Phinney mirrored her, coming forward onto his elbows, nodding. “Yup. He finds the kid and they’re on their way out when the woods gets all weird, quiet-like, and they can hear something coming up on them from behind, moving fast. Thompson always carried a gun with him when he went into the national forest—said he’d seen cougars up there. Cougars.” Phinney snorted. “Wasn’t a cougar following them.”
Kitty nodded. She knew well enough what was following them.
“Thompson managed to keep it off them, but he couldn’t kill it. He and the boy spent the rest of the night holed up here, watching for it out the window. Next morning, they went looking for it but couldn’t find a trace.” Phinney got up, went to the fridge and pulled out the two-quart jar. Bringing it back to the table, he poured a little more into his pint and topped off hers. Beads of sweat started rising on the jars almost immediately.

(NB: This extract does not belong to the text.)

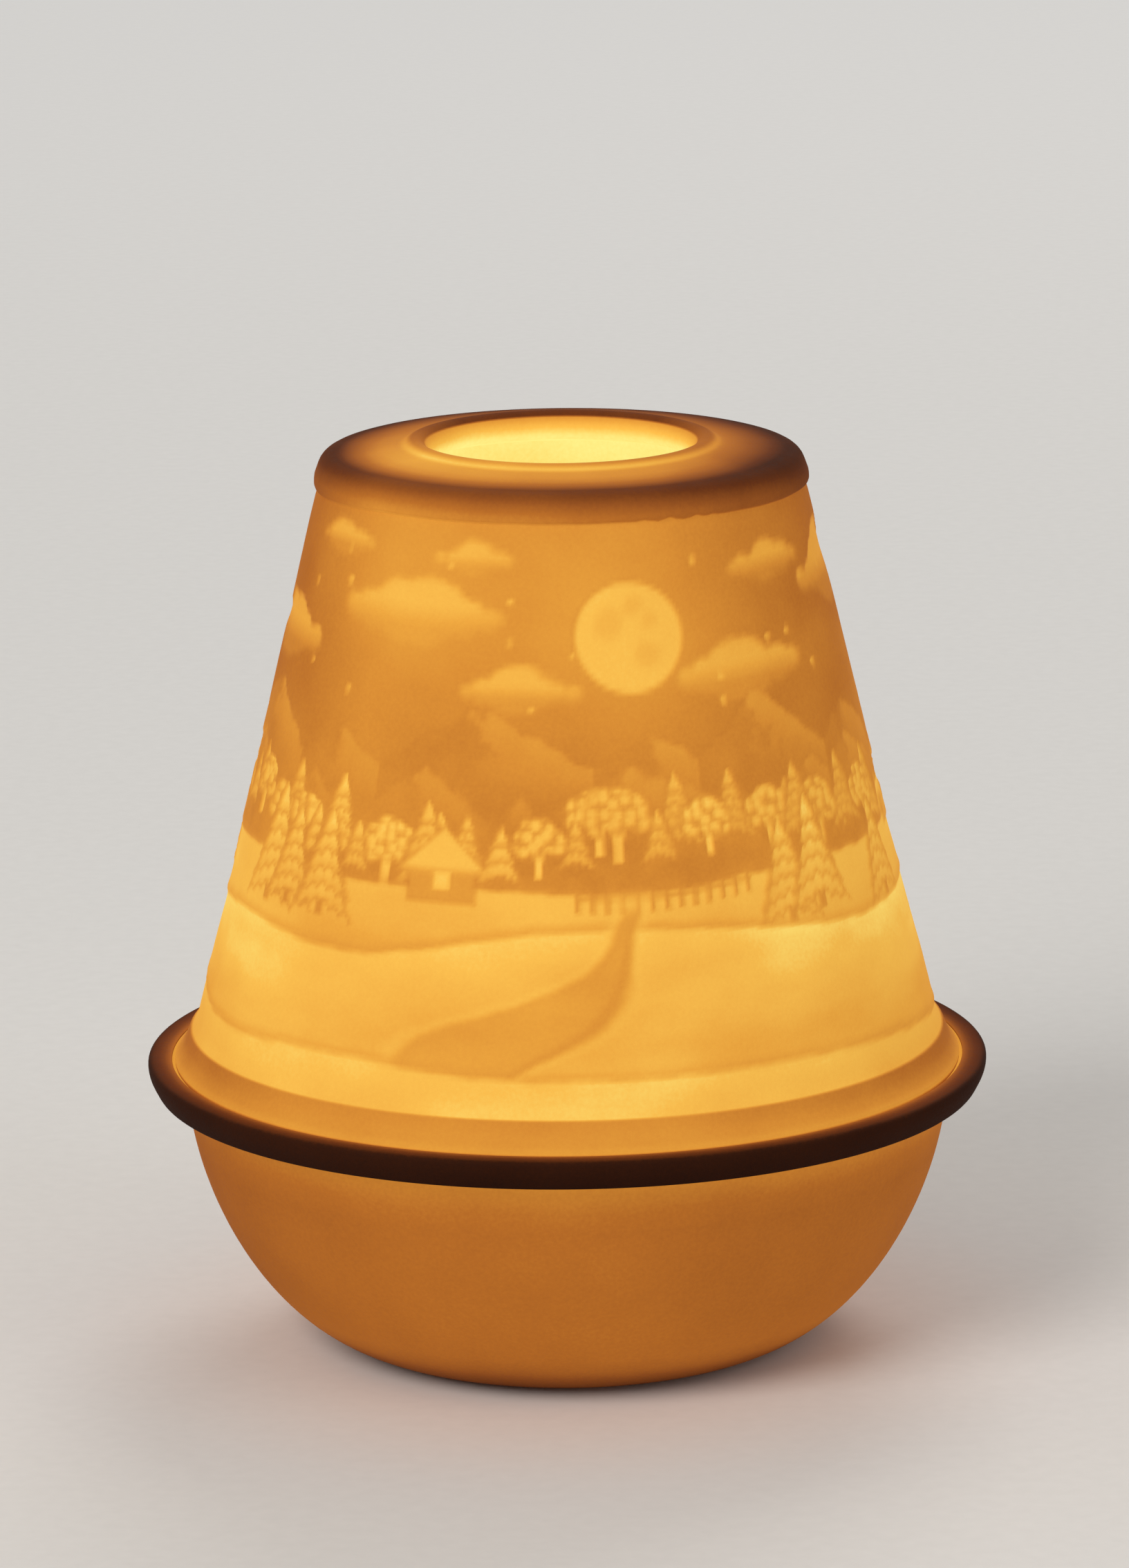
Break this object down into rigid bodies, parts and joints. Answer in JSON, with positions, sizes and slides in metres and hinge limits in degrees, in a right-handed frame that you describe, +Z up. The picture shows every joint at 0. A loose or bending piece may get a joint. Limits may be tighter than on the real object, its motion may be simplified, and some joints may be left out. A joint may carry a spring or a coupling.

“Thompson starts putting two and two together. Dead cows, dead kids, ripped-up corpses. Missing people. Starts to wonder just what we got living out there.” Phinney jabbed a thumb over his shoulder in the direction of the trees. “The more he checks into it, the more he sees that it comes in waves. A big kill, a couple people missing—maybe dead, maybe werewolves themselves if they got bitten. Then quiet for three weeks or more.”
“It always comes down to the full moon,” Kitty said. “My mom says that’s when the crazies come out.”

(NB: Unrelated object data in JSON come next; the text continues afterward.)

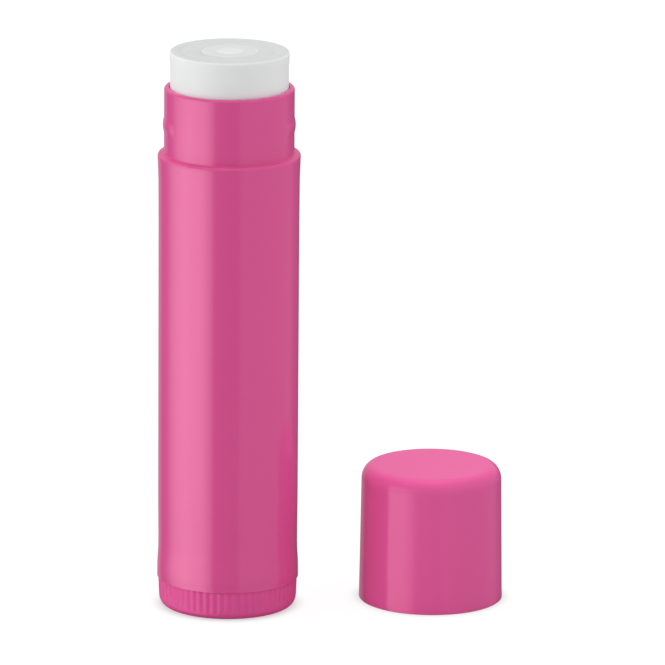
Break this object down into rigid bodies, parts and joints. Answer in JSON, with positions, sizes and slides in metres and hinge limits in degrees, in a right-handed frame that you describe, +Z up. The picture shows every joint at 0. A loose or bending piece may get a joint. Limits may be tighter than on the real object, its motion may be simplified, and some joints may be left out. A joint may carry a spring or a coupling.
{
  "type": "lip balm stick",
  "caption": "Twist-up lip balm stick with its cap off: a ribbed base wheel turns a screw that lifts the balm through the neck of a plain tube.",
  "frame": {"origin": "centre of the base wheel's flat foot, on the surface that the stick stands on", "axes": "+Z up the stick's axis, towards the balm; +X towards the cap that stands beside it; the picture looks along +Y"},
  "size_m": [0.0397, 0.0194, 0.0648],
  "materials": {
    "pink_plastic": "opaque pink polypropylene, satin to gloss as moulded",
    "natural_plastic": "undyed milky polypropylene, as moulded",
    "balm_wax": "off-white wax balm with a soft sheen"
  },
  "bodies": {
    "barrel": {"barrel": "pink_plastic"},
    "base_wheel": {"base_wheel": "pink_plastic"},
    "elevator": {"elevator_cup": "natural_plastic", "balm": "balm_wax"},
    "cap": {"cap": "pink_plastic"}
  },
  "joints": [
    {"name": "wheel_turn", "type": "hinge", "parent": "barrel", "child": "base_wheel", "pos_m": [0, 0, 0], "axis": [0, 0, 1], "range_deg": [-414, 3168]},
    {"name": "balm_slide", "type": "slide", "parent": "barrel", "child": "elevator", "axis": [0, 0, 1], "range_m": [-0.0046, 0.0352]},
    {"name": "cap_lift", "type": "slide", "parent": "barrel", "child": "cap", "axis": [0, 0, 1], "range_m": [0, 0.066]}
  ],
  "couplings": [
    {"joint": "wheel_turn", "follows": "balm_slide", "rad_per_m": 1570.8}
  ]
}
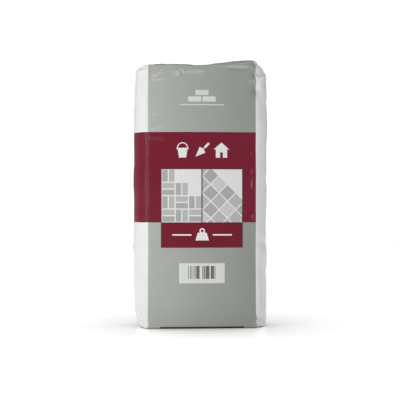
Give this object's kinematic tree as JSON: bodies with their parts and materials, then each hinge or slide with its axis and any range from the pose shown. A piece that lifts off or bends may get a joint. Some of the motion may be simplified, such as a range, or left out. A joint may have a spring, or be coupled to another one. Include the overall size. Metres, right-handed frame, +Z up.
{
  "type": "cement bag",
  "caption": "Filled paper block-bottom valve sack of cement powder, standing on end, with bulging sides, creased corners and an uneven folded top.",
  "frame": {"origin": "middle of the foot, on the surface that the bag stands on", "axes": "+Z up, from the foot to the folded top; the printed front panel faces -Y; +X towards the side with the valve"},
  "size_m": [0.274, 0.139, 0.5386],
  "materials": {
    "printed_paper": "coated sack paper, printed grey with white sides and a dark red band, slightly glossy and creased",
    "cement": "fine pale grey powder, dull",
    "cover_paper": "white sack paper, smooth",
    "kraft_paper": "brown kraft paper, dull"
  },
  "bodies": {
    "root": {"sack": "printed_paper", "cement_fill": "cement", "top_cover_sheet": "cover_paper", "bottom_cover_sheet": "cover_paper", "valve_sleeve": "kraft_paper"}
  },
  "joints": []
}
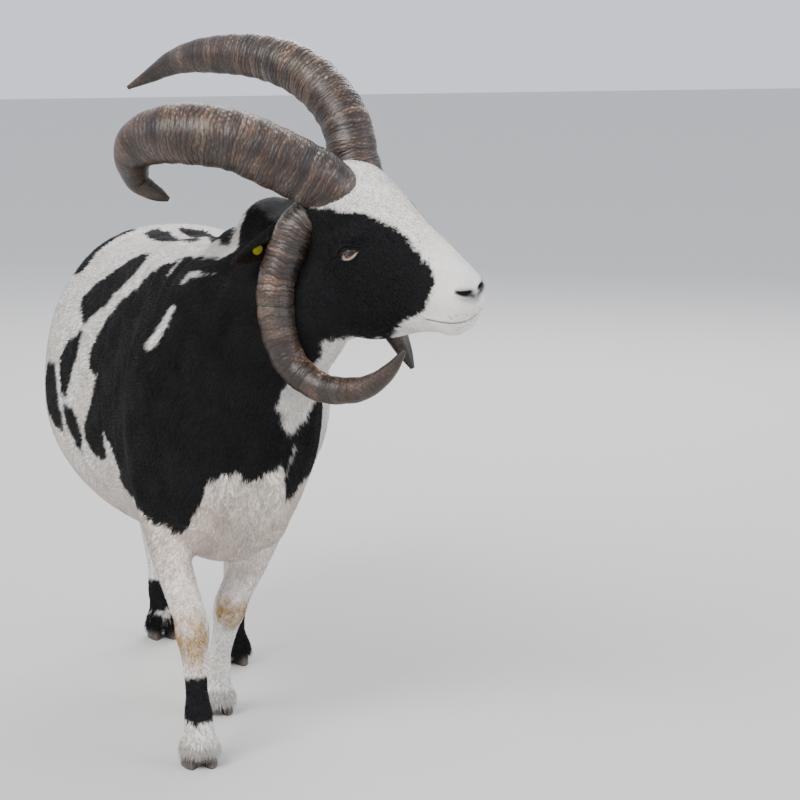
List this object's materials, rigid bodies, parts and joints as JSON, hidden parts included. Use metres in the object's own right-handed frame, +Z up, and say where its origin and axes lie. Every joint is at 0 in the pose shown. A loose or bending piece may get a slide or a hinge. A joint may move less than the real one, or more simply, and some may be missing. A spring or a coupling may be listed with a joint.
{
  "type": "four-horned ram figure",
  "caption": "Standing piebald ram with four curved horns, its head turned to one side, a short smooth coat and a plain ear tag.",
  "frame": {"origin": "on the floor, under the middle of the whole bounding box", "axes": "+Z up; the ram faces -Y and its left side is +X"},
  "size_m": [0.5522, 1.1284, 1.0391],
  "materials": {
    "coat_black": "short matt black coat",
    "coat_white": "short matt off-white coat",
    "horn": "satin ringed horn",
    "claw": "worn satin hoof horn",
    "eye": "wet gloss",
    "tag_yellow": "satin moulded plastic"
  },
  "bodies": {
    "root": {"head": "coat_black", "neck": "coat_black", "torso": "coat_white", "tail": "coat_white", "leg_front_right": "coat_white", "leg_front_left": "coat_white", "leg_hind_right": "coat_white", "leg_hind_left": "coat_white", "horn_upper_right": "horn", "horn_upper_left": "horn", "horn_lower_right": "horn", "horn_lower_left": "horn", "ear_right": "coat_black", "ear_left": "coat_black", "eye_right": "eye", "eye_left": "eye", "ear_tag": "tag_yellow", "claw_front_right_outer": "claw", "claw_front_right_inner": "claw", "claw_front_left_outer": "claw", "claw_front_left_inner": "claw", "claw_hind_right_outer": "claw", "claw_hind_right_inner": "claw", "claw_hind_left_outer": "claw", "claw_hind_left_inner": "claw"}
  },
  "joints": []
}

“She’s got that right.” Phinney shifted in his wobbly chair. “Thompson starts hunting and the killings start slowing down. Everybody thinks it’s ‘cause the war is ending, but it’s Thompson.”

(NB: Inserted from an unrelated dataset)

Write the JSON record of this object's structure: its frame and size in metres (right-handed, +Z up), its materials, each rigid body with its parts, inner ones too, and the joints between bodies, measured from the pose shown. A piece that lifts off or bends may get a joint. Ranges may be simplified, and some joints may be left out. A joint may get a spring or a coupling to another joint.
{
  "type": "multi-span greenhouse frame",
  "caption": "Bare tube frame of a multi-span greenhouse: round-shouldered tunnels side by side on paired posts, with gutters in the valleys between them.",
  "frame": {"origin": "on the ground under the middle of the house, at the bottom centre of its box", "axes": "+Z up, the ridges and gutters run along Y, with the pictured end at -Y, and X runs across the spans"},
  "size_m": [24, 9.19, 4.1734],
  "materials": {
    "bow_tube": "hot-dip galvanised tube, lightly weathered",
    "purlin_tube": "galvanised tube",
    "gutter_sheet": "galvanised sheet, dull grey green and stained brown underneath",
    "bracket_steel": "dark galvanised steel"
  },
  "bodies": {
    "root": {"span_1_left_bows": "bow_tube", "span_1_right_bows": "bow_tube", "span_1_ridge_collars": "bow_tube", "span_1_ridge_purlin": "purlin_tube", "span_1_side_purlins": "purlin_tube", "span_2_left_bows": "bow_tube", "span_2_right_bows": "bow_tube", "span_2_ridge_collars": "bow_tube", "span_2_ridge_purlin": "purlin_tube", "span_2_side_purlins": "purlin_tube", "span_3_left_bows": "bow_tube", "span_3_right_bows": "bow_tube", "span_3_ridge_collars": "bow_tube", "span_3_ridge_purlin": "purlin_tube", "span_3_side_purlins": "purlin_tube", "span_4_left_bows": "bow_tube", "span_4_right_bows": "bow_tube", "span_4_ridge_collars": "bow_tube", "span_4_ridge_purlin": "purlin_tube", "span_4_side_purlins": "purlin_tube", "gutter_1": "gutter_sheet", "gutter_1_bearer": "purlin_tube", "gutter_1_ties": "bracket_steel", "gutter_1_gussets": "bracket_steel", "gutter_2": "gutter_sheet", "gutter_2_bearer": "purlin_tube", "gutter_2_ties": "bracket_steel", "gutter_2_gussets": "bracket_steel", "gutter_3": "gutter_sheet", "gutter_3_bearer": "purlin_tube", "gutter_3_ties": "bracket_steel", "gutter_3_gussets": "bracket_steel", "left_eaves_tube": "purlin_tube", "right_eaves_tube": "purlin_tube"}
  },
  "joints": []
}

“Why didn’t he ask for help when he first figured it out?”
“Figured I wouldn’t believe him. He was right. I hardly believed it even when that thing almost killed me.”
Kitty knew that feeling. She barely believed it now. “Where is he?” Kitty asked. She knew the answer—dead. Still, it was best to get all the cards on the table.
Phinney grinned. “Florida.”
Kitty wrinkled her nose in confusion. That wasn’t the answer she’d expected.
“The wife wanted to retire someplace warm. Plus that’s where the grandkiddies are. So I got the job. Been doing it now for twenty-six years.”
“Why here?” she asked. “Why don’t they live…hunt…in the big city?”
“You know this town. Manistee National Forest makes up three borders. Your own place butts right up to the trees. It’s the closest thing to wilderness out th
ere in this day and age. Guess it calls to them—the space, the trees, the dark.” He smiled grimly. “Hem it all in with the river on the fourth side and you’ve got a nice little smorgasbord for them.”
Kitty raised her eyes to him. “Can’t we just…” she started. She wasn’t even sure what she wanted. To ignore it, to let the wolves do their thing? Her eyes roamed around the room—she needed to look anywhere but at Phinney—and she bit her lip.
“What?” he said, and his voice sounded harsh. “Put a collar on them and reform them? Pen ‘em up so they don’t hurt somebody? Once these people are infected, they’re already lost.” He took a deep breath, almost a sigh. “Look, kid, if you can come up with a better way, I’ll be the first to try it. But for now, this is the only thing that works. For us and for them.”
Kitty sat in silence. He’d drawn her in all right. All that detail, like a good storyteller should put in. The skeptical part of her wanted to laugh, get up and leave forever. But a small voice whispered in her ear, Remember it? Jumping at you, wanting to see you dead? Remember even the trees were still with the horror of it? Her inner skeptic still wanted to deny it. “This sounds like a bad TV movie. It’s not real.”
He shrugged. “I’d love to be able to tell you that. It’s too damn bad the real world isn’t childproofed. But I’m betting after this spring you know that.”
Kitty felt some anger spark. What did he know about her spring? What did he know about being left behind? She tapped her Mason jar of tea, feeling the beads of sweat cling to her fingertips. It gave her enough time to focus. “Say this is true, all I can do is not call the police. There’s nothing I can do to help you. And where would I even start to figure out if this is true?”
“Same place Thompson did. Same place I did. Old obits, articles on town violence, stuff like that. Only I imagine you might have it a mite easier with the Internet.”